Print the first line of the material below and each line after it, exactly as written, ending with the line that contains "function between(range, f)".
───
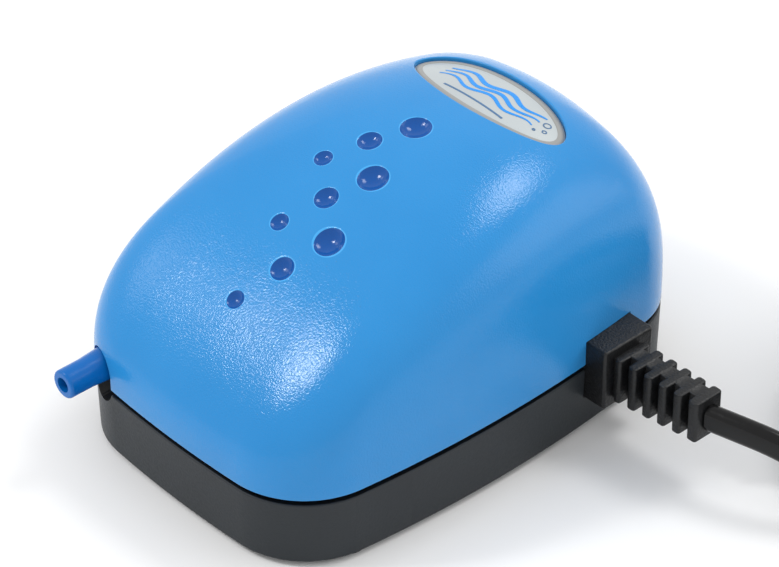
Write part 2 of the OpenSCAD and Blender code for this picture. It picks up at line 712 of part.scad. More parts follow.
// The two ears that hold a flap's bead, standing on the wall with the ports
module flap_ears(x0, x1, x, y) for (s = [-1, 1]) {
    y0 = y + s * (flap_w / 2 + 0.5);
    difference() {
        box([x0, y0 - 0.35, flap_z1 - 0.8], [x1, y0 + 0.35, flap_z1 + 0.8]);
        rod_y(y0 - 1, y0 + 1, x, flap_z1, flap_t / 2 + 0.05);
    }
}

module chamber_plate(x0, x1) difference() {
    box([x0, head_y - head_w / 2, motor_z - head_w / 2], [x1, head_y + head_w / 2, motor_z + head_w / 2]);
    head_screw_holes();
}
module chamber_gasket() color([0.15, 0.15, 0.16]) difference() {
    chamber_plate(head_back - 0.8, head_back);
    for (s = [-1, 1]) box([head_back - 2, head_y + (s < 0 ? -11 : 1.8), motor_z - 7.4],
        [head_back + 1, head_y + (s < 0 ? -1.8 : 11), motor_z + 7.4]);
}
module chamber_cover() color(nylon) chamber_plate(head_back - 3.3, head_back - 0.8);

module chamber_screws() color(steel) for (y = [-1, 1], z = [-1, 1])
    translate([clamp_x[1], head_y + y * head_screw, motor_z + z * head_screw])
        rotate([0, -90, 0]) screw(head_screw_r, 2.4, 1.6, 19.4);

module pump_screws() color(steel) for (y = ear_y)
    translate([ear_x, y, ear_z + 3]) mirror([0, 0, 1]) screw(1.25, 2.5, 1.6, 8);

// ---- lead ----

function between(range, f) = range[0] + (range[1] - range[0]) * f;

module strain_relief() color(black) {
    box([plate_x[1], flange_y - flange_w / 2, flange_z - flange_h / 2],
        [flange_x, flange_y + flange_w / 2, flange_z + flange_h / 2]);
    box([plate_x[0], flange_y - plate_w / 2, flange_z - plate_h / 2],
        [plate_x[1] + tiny, flange_y + plate_w / 2, flange_z + plate_h / 2]);
    box([flange_x - 1, rib_y[0] - neck_w / 2, flange_z - neck_h / 2],
        [rib_x + 0.6, rib_y[0] + neck_w / 2, flange_z + neck_h / 2]);
    for (i = [0 : rib_n - 1]) {
        f = i / (rib_n - 1);
        x = rib_x + i * rib_pitch;
        t = rib_t + (i == rib_n - 1 ? last_rib_more : 0);
        w = between(rib_w, f);
        h = between(rib_h, f);
        y = between(rib_y, f);
        box([x, y - w / 2, flange_z - h / 2], [x + t, y + w / 2, flange_z + h / 2]);
        if (i > 0) box([x - rib_pitch + 1, y + web_shift - web_w / 2, flange_z - h / 2],
            [x + 0.5, y + web_shift + web_w / 2, flange_z + h / 2]);
    }
}

module power_cord() color(cord_black) sweep(cord_route, cord_w, cord_t, 12);
module cord_tail() color(cord_black) sweep(tail_route, cord_w, cord_t, 12);
module cord_coil() color(cord_black) translate(coil_mid) rotate_extrude()
    translate([coil_rings[0], 0]) square([coil_rings[1] - coil_rings[0], coil_h]);

module cord_tie() color([0.2, 0.2, 0.21]) translate(coil_mid) rotate(tie_angle) difference() {
    box([coil_rings[0] - tie_t, -tie_w / 2, 0], [coil_rings[1] + tie_t, tie_w / 2, coil_h + tie_t]);
    box([coil_rings[0], -tie_w, tie_t], [coil_rings[1], tie_w, coil_h]);
}

module power_plug() color(black) translate([plug_x, plug_y, plug_z]) {
    y1 = boot_l + plug_l;
    translate([0, 0, -plug_t / 2]) linear_extrude(plug_t) polygon([[-plug_nose, boot_l],
        [-plug_nose, boot_l + 2], [-plug_w / 2, boot_l + plug_flare_y], [-plug_w / 2, y1],
        [plug_w / 2, y1], [plug_w / 2, boot_l + plug_flare_y], [plug_nose, boot_l + 2],
        [plug_nose, boot_l]]);
    rotate([-90, 0, 0]) cylinder(r1=boot_r[0], r2=boot_r[1], h=boot_l + 1);
}

module plug_pins() color([0.8, 0.81, 0.83]) for (s = [-1, 1])
    rod_y(plug_y + boot_l + plug_l, plug_y + boot_l + plug_l + pin_l, plug_x + s * pin_pitch / 2,
        plug_z, pin_r);

placed() {
    top_cover();
    base_tray();
    badge();
    foot_front_left();
    foot_front_right();
    foot_rear_left();
    foot_rear_right();
    housing_screws();
    air_filter();
    filter_cover();
    outlet_nozzle();
    outlet_tube();
    core_laminations();
    core_screws();
    coil_bobbin();
    coil_winding();
    winding_tape();
    lead_live();
    lead_neutral();
    splice_sleeves();
    vibrating_arm();
    magnet_backplate();
    magnet_left();
    magnet_right();
    pivot_bush();
    pivot_cap();
    pivot_screws();
    diaphragm();
    diaphragm_clamp();
    diaphragm_plate();
    diaphragm_washer();
    diaphragm_screw();
    valve_body();
    inlet_valve();
    outlet_valve();
    chamber_gasket();
    chamber_cover();
    chamber_screws();
    pump_screws();
    strain_relief();
    power_cord();
    cord_coil();
    cord_tail();
    cord_tie();
    power_plug();
    plug_pins();
}
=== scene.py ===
"""Looks of a one-outlet aquarium air pump: blue domed cover on a dark tray, with its flat mains lead.

Shapes are worked out in millimetres about the middle of the body, as the CAD model has them,
and become metres in the row frame when a mesh is made.
"""

import json
import math

import bmesh
import bpy
import numpy as np
from mathutils import Matrix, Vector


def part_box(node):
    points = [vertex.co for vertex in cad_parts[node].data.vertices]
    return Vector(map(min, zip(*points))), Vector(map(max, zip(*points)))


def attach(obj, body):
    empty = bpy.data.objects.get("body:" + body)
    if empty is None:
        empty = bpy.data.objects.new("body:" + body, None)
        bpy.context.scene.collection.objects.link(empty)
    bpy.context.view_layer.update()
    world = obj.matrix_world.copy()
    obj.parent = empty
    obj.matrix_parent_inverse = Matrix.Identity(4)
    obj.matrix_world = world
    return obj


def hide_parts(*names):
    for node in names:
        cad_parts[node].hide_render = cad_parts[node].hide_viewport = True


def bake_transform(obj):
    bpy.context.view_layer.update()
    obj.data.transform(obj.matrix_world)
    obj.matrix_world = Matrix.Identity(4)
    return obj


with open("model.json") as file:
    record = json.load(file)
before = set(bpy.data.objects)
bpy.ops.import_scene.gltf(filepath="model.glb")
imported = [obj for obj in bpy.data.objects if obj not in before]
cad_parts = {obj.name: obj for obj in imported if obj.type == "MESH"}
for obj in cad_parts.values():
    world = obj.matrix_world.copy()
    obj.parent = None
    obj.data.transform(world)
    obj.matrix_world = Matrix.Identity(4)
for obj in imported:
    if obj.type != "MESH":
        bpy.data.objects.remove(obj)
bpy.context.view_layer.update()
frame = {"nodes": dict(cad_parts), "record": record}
MM = 0.001
NODES = frame["nodes"]


# ---- sizes from the frame ----

def node_box(node):
    """Lowest and highest corner of a CAD node in millimetres about the middle of the body."""
    low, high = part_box(node)
    shift = np.array([0, BODY_Y, 0])
    return np.array(low) / MM - shift, np.array(high) / MM - shift


tray_low, tray_high = (np.array(c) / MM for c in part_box("base_tray"))
BODY_L = tray_high[1] - tray_low[1]
BODY_W = tray_high[0] - tray_low[0]
BODY_Y = (tray_high[1] + tray_low[1]) / 2
FOOT_DROP = tray_low[2]
TRAY_TOP = 14.0  # height of the tray's edge
EDGE_Z = 15.0  # height of the cover's lower edge
WALL = 2.2  # thickness of the housing's walls


# ---- mesh helpers ----

def unit(a):
    """Unit vector of the plan at an angle."""
    return np.array([math.cos(a), math.sin(a)])


def unit_rows(vectors):
    return vectors / np.linalg.norm(vectors, axis=1)[:, None]


def quarter_round(radius, count):
    """Points of a quarter circle, as [how far in, how far along], from [radius, 0] to [0, radius]."""
    turn = np.linspace(0, math.pi / 2, count)
    return [(radius * (1 - math.sin(a)), radius * (1 - math.cos(a))) for a in turn]


def at_height(xy, z):
    """Plan points at one height, or at a height for each."""
    return np.column_stack([xy, np.full(len(xy), z)])


def in_frame(points):
    """Points in millimetres about the middle of the body, as metres in the row frame."""
    return (np.asarray(points, float) + [0, BODY_Y, 0]) * MM


def mesh_points(mesh):
    """The mesh's points in millimetres about the middle of the body."""
    return np.array([v.co for v in mesh.vertices]) / MM - [0, BODY_Y, 0]


def new_object(name, data):
    made = bpy.data.objects.new(name, data)
    bpy.context.scene.collection.objects.link(made)
    return made


def solid(name, points, faces):
    """A closed mesh with its faces turned outwards, from points in millimetres."""
    mesh = bpy.data.meshes.new(name)
    mesh.from_pydata([tuple(p) for p in in_frame(points)], [], [tuple(map(int, f)) for f in faces])
    mesh.validate()
    work = bmesh.new()
    work.from_mesh(mesh)
    bmesh.ops.remove_doubles(work, verts=work.verts, dist=1e-7)
    bmesh.ops.recalc_face_normals(work, faces=work.faces)
    work.to_mesh(mesh)
    work.free()
    return new_object(name, mesh)


def apply_modifiers(piece):
    """Replaces the piece's mesh with what its modifiers make of it."""
    graph = bpy.context.evaluated_depsgraph_get()
    made = bpy.data.meshes.new_from_object(piece.evaluated_get(graph), depsgraph=graph)
    made.name = piece.name
    piece.modifiers.clear()
    piece.data = made
    return piece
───
*Finished answer*.
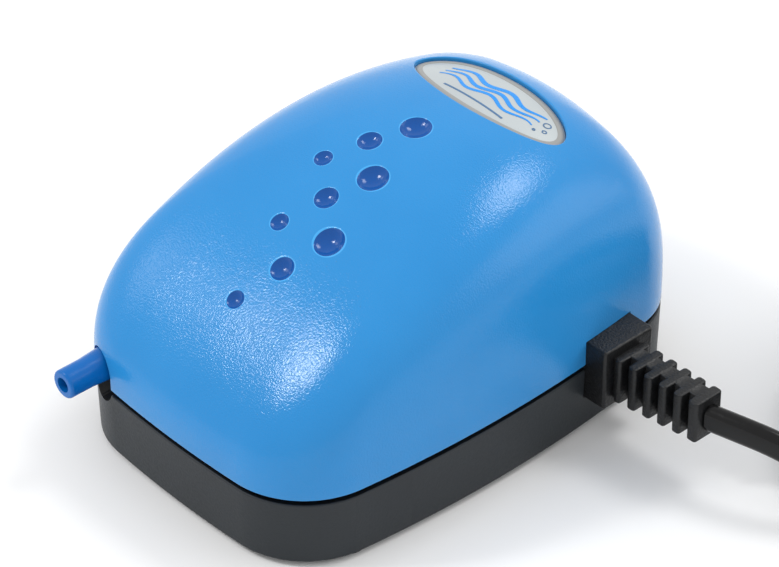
Write part 2 of the OpenSCAD and Blender code for this picture. It picks up at line 712 of part.scad. More parts follow.
// The two ears that hold a flap's bead, standing on the wall with the ports
module flap_ears(x0, x1, x, y) for (s = [-1, 1]) {
    y0 = y + s * (flap_w / 2 + 0.5);
    difference() {
        box([x0, y0 - 0.35, flap_z1 - 0.8], [x1, y0 + 0.35, flap_z1 + 0.8]);
        rod_y(y0 - 1, y0 + 1, x, flap_z1, flap_t / 2 + 0.05);
    }
}

module chamber_plate(x0, x1) difference() {
    box([x0, head_y - head_w / 2, motor_z - head_w / 2], [x1, head_y + head_w / 2, motor_z + head_w / 2]);
    head_screw_holes();
}
module chamber_gasket() color([0.15, 0.15, 0.16]) difference() {
    chamber_plate(head_back - 0.8, head_back);
    for (s = [-1, 1]) box([head_back - 2, head_y + (s < 0 ? -11 : 1.8), motor_z - 7.4],
        [head_back + 1, head_y + (s < 0 ? -1.8 : 11), motor_z + 7.4]);
}
module chamber_cover() color(nylon) chamber_plate(head_back - 3.3, head_back - 0.8);

module chamber_screws() color(steel) for (y = [-1, 1], z = [-1, 1])
    translate([clamp_x[1], head_y + y * head_screw, motor_z + z * head_screw])
        rotate([0, -90, 0]) screw(head_screw_r, 2.4, 1.6, 19.4);

module pump_screws() color(steel) for (y = ear_y)
    translate([ear_x, y, ear_z + 3]) mirror([0, 0, 1]) screw(1.25, 2.5, 1.6, 8);

// ---- lead ----

function between(range, f) = range[0] + (range[1] - range[0]) * f;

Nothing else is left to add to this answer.